Senate debates

Tuesday, 8 August 2023

Questions without Notice: Take Note of Answers

Answers To Questions

3:06 pm

Photo of Dean SmithDean Smith (WA, Liberal Party, Shadow Assistant Minister for Competition, Charities and Treasury) Share this | Hansard source

I move:

That the Senate take note of answers given by ministers to all questions asked by coalition senators this afternoon.

Australians are getting increasingly cranky. They're getting cranky with the Labor government, getting cranky with Prime Minister Albanese and getting cranky with the Treasurer, Jim Chalmers. Australian families are about to reel under the pressure—the cumulative pressure—of 11 interest rate rises. Often, we think about an interest rate rise in isolation, but increasingly households around the country are having to think about interest rate rise, on interest rate rise, on interest rate rise, on interest rate rise—the cumulative effect of 11 interest rate rises. Over the last few months many of our papers have been filled with news about the mortgage cliff. It is my unfortunate duty to say to Australian families, if they have not realised it already, and certainly to the government, who by their very own actions and statements clearly have not recognised it, that the mortgage cliff is upon us now.
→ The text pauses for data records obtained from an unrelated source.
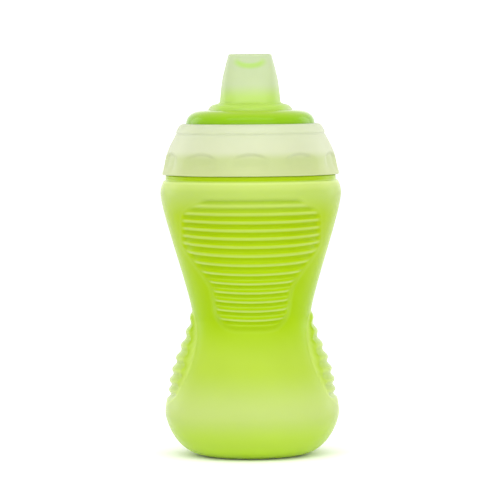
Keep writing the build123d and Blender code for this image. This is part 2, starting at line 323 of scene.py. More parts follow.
def groove_heights(top_z, count, pitch):
    """Height of each groove from the top one down, with one more at each end."""
    heights = [top_z + pitch(0)]
    for row in range(count + 1):
        heights.append(heights[-1] - pitch(row - 1))
    return np.array(heights)


FRONT_GROOVES = groove_heights(
    front_groove_top_z,
    front_groove_count,
    lambda row: front_close_pitch if row < front_close_rows else front_wide_pitch,
)
SIDE_GROOVES = groove_heights(
    side_groove_top_z, side_groove_count, lambda row: side_pitch - side_pitch_loss * max(row, 0)
)


def panel_shape(angle, radius, z, panel, ribbed):
    """How far a grip panel lifts the wall outwards, and its painted light and shade: 1 on a rib, -1
    in a groove.

    angle is measured from the panel's middle. The inside of the wall isn't ribbed.
    """
    x = radius * np.sin(angle)
    depth = np.where(np.cos(angle) > 0, inside_distance(panel["outline"], x, z), -10.0)
    rise = np.maximum(curve_through(panel["profile"], z) - radius, 0)
    if not ribbed:
        lift = np.maximum(rise - inside_clearance, 0) * smoothstep((depth - wall) / panel["edge"])
        return lift, np.zeros_like(z)
    lift = rise * smoothstep(depth / panel["edge"])
    margin = np.interp(z, *panel["margin"])
    ends = smoothstep((depth - margin) / rib_fade)
    wave = panel["wave"](angle, radius, z)
    lift -= groove_depth * ends * wave
    # painted light and shade: the slope that faces up, just below each groove, is the palest; lower
    # down, both slopes are
    both = np.interp(z, *panel["both"])
    upper = 1 - 2 * panel["wave"](angle, radius, z + rib_shade_offset)
    slopes = 1 - 2 * (1 - 2 * wave) ** 2
    shade = ends * panel["shade"] * (upper * (1 - 0.3 * both) + both * slopes)
    # a painted highlight along the panel's own edge, where it catches the light
    edge = 1 - smoothstep(np.abs(depth - edge_line_depth) / edge_line_half)
    return lift, shade + panel["edge_shade"] * edge * (1 - ends)


def groove_wave(z, heights):
    """From 0 on a rib's crest to 1 in a groove."""
    row = np.interp(-z, -heights, np.arange(-1, len(heights) - 1))
    inside = (row > -0.5) & (row < len(heights) - 2.5)
    return (0.5 + 0.5 * np.cos(2 * math.pi * row)) * inside


def front_wave(angle, radius, z):
    """Grooves whose ends rise towards the sides, more so lower down."""
    middle_z = z
    for _ in range(3):
        drop = (front_groove_top_z - middle_z) / (front_groove_top_z - FRONT_GROOVES[-2])
        tilt = np.radians(front_tilt * np.clip(drop, 0, 1))
        middle_z = z - radius * (1 - np.cos(angle)) * np.tan(tilt)
    return groove_wave(middle_z, FRONT_GROOVES)


def side_wave(angle, radius, z):
    """Level grooves."""
    return groove_wave(z, SIDE_GROOVES)


# shade sets the strength of the ribs' painted light and shade, and edge_shade that of the painted
# highlight along the panel's edge
FRONT_PANEL = {
    "outline": rounded([*front_corners, *[(-x, z, r) for x, z, r in front_corners[::-1]]]),
    "profile": front_profile,
    "margin": ([70.0, 90.0], [2.0, 0.6]),  # plain edge outside the ribs, by height
    "edge": 4.6,
    "shade": 1.0,
    "edge_shade": 0.1,
    # both: painted light on the slopes that face down, by height
    "both": ([72.0, 92.0], [0.9, 0.0]),  # how pale the slopes that face down are, by height
    "wave": front_wave,
}
SIDE_PANEL = {
    "outline": rounded([*side_corners, *[(-x, z, r) for x, z, r in side_corners[::-1]]]),
    "profile": side_profile,
    "margin": ([0.0, 60.0], [0.5, 0.5]),
    "edge": 1.8,
    "shade": 0.4,
    "edge_shade": 1.0,
    "both": ([0.0, 60.0], [0.0, 0.0]),
    "wave": side_wave,
}


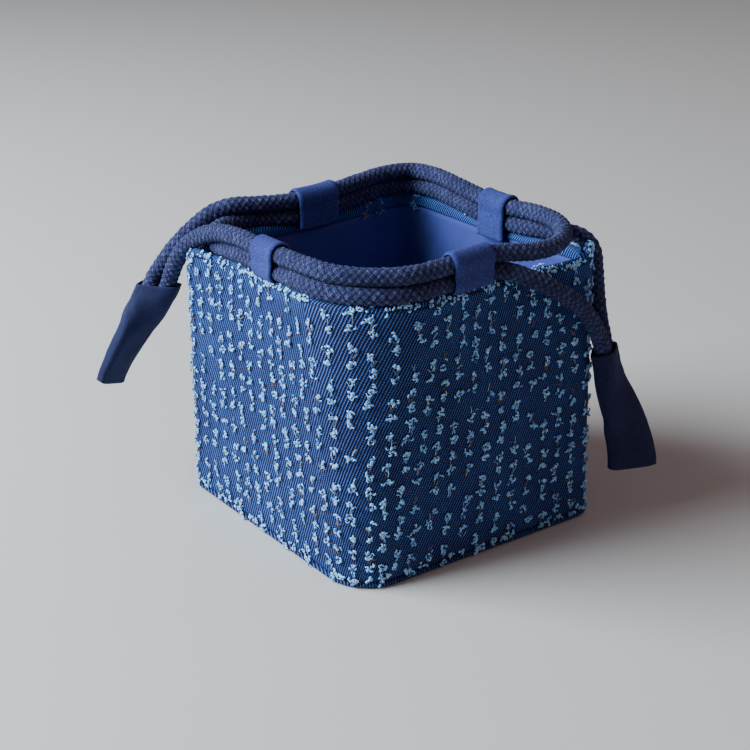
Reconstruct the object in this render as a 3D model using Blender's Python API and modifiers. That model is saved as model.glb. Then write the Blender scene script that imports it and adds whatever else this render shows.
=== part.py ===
"""Cube-shaped cloth bag for teaware: denim shell, cotton lining, four rim tabs,
two braided drawcords and the two cloth covers on their ends.

Blender 4.5, metres, +Z up. The origin is on the ground under the middle of the base.
The corner named "front" points to -X -Y, "right" to +X -Y, "back" to +X +Y and
"left" to -X +Y. Side n runs from corner n to the next one in that order.
"""
import math

import bmesh
import bpy
from mathutils import Vector

NAME = "teaware_bag"
MM = 0.001

# Cloth thicknesses and the space left between neighbouring pieces.
DENIM = 1.6 * MM
FACING = 1.8 * MM
LINING = 1.2 * MM
BINDING = 1.6 * MM
TAB = 1.0 * MM
GAP = 0.3 * MM

# Cord diameter and the heights of the two stacked cords above the rim.
CORD = 5.0 * MM
LOW = GAP + CORD / 2
HIGH = LOW + CORD + GAP
OVER_RIM = 1.95 * MM

# Corner: base x y, rim x y, base radius, rim radius, rim height, facing depth, and
# how far the rim stands up or dips in the middle of the corner (mm).
CORNERS = (
    ((-45.5, -47.5), (-44.7, -46.4), 14.0, 24.0, 86.5, 4.0, 0.0),
    ((47.7, -48.2), (47.5, -46.2), 7.0, 8.0, 87.2, 3.5, 3.4),
    ((46.0, 46.5), (45.4, 46.4), 8.0, 11.0, 86.3, 4.0, 0.0),
    ((-47.2, 47.0), (-48.2, 46.6), 7.0, 8.0, 84.3, 4.5, -4.0),
)
# Side: how far the rim is drawn in, rim height, facing depth, bulge below (mm).
SIDES = (
    (2.6, 86.3, 4.0, 0.7),
    (1.8, 85.0, 1.8, 0.5),
    (2.4, 83.9, 2.4, 0.6),
    (2.2, 85.0, 4.0, 0.8),
)
ARC_STEPS = 8
SIDE_STEPS = 10

# Share of the wall height at which the facing ends and the lining begins.
FACING_LEVEL = 0.955

WALL_FOOT = BINDING + GAP
LINING_FOOT = WALL_FOOT + LINING + GAP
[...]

Many of us might have read just recently in papers that 150,000 households on cheaper fixed rates will move to variable rates in September alone. That, we are told, is a $95 billion refinancing cliff of Australian mortgages. We call it a cliff because it is going to be a very, very hard fall for many Australian families. To put that in context, we are talking about 150,000 fixed rates moving to variable rates in September alone—that is, 150,000 of the estimated 880,000 which are said to shift from fixed rates to variable rates this year alone. I think it is time that the Senate chamber and the government in particular try to think about that. What does that mean on the average streets in the average suburbs of Australia's cities and regional towns? For some families that is going to mean an extra $22,000 a year in mortgage costs, which means they are going to have to find an extra $22,000 from their household budgets. Where is that money going to come from? It might have to come from school fees. In might have to come from sporting club fees. It might come from the vacations that families would have wanted to take or would have planned for during the school holidays.

The pain that Australian families are experiencing or are about to experience as this mortgage cliff continues to wash over the Australian economy is real, it's immediate and it's going to hurt. The National Australia Bank released data just recently suggesting that 67 per cent—almost 70 per cent, almost 7 in 10—of Australians under the age of 50 said that the rising cost of living is now their biggest cause of stress. The ABS has reported that working households experienced a 9.6 per cent increase in their annual cost-of-living expenses, the highest annual rise on record.

Who is Labor punishing as a result of their lack of effort in combating inflation, their lack of regard for 11 interest rate rises? They're punishing the very people that elect them. They're punishing younger Australians. Why is it that Labor has chosen to hurt that one group of people who put them in this place in the election in May last year? Commonwealth Bank of Australia went on to say:

These trends come together to create a cost-of-living pressure perfect storm for millennials … The younger you are, the more you need to curtail your spending due to rising cost-of-living pressures.

Why does Labor want to hurt young Australians?